Jason Koxvold
NYC
“Knives” is an elegy for American manufacturing made over several years, using photography to trace the shifting relationships between masculinity, myth, and violence in a rural town whose economic base, eviscerated by globalisation, is now supported by the prison industrial complex.
The project operates as two intertwined stories: one, a typological study of knives crafted in the region since the rise of the cutlery industry 150 years ago, provides connective tissue to the other, which deals in the realities of the local community. The project serves as a microcosm of the larger issues facing the United States, grappling with the effects of automation and outsourcing, cuts in services, and the rise of identity politics. The book includes an essay by artist and critic Stanley Wolukau-Wanambwa.

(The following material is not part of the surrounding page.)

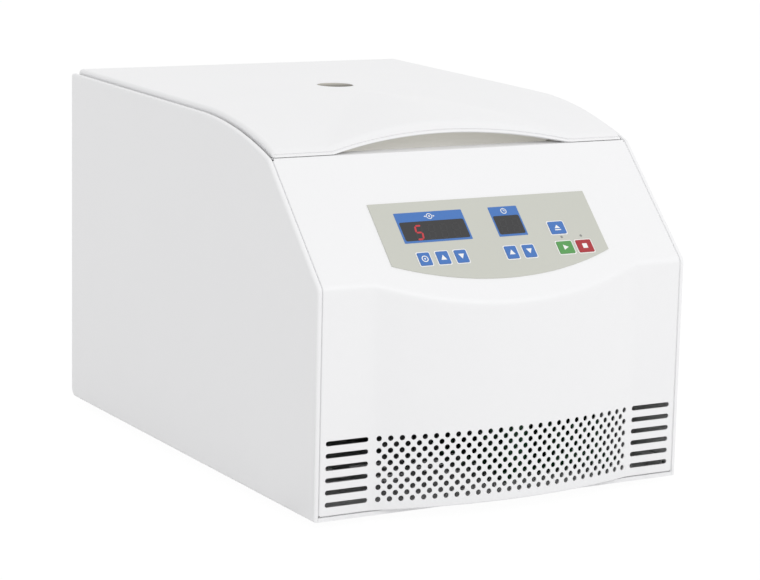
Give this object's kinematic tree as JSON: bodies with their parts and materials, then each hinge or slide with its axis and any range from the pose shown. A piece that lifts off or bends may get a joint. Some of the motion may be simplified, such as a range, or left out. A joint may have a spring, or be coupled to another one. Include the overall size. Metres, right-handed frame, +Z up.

Jason Koxvold (b. 1977, Liege, Belgium) received his BSc in Social Science from the University of Edinburgh, Scotland in 2000. His fine art practice focuses on the shared spaces between neoliberal economic policy and military strategy; he has made work in diverse locations, from Afghanistan to Nigeria, Arctic Russia to South Africa. His first monograph, Knives, was published in 2017.
Koxvold has exhibited in the United Stated, Britain, France, and Japan. His work has been featured in publications including the Financial Times Magazine, Wired, Newsweek, Aperture, Mashable, National Geographic, Der Greif, Gestalten, Thisispaper, The Great Leap Sideways, Mother Jones, and Slate.
He currently lives and works in Upstate NY and Brooklyn.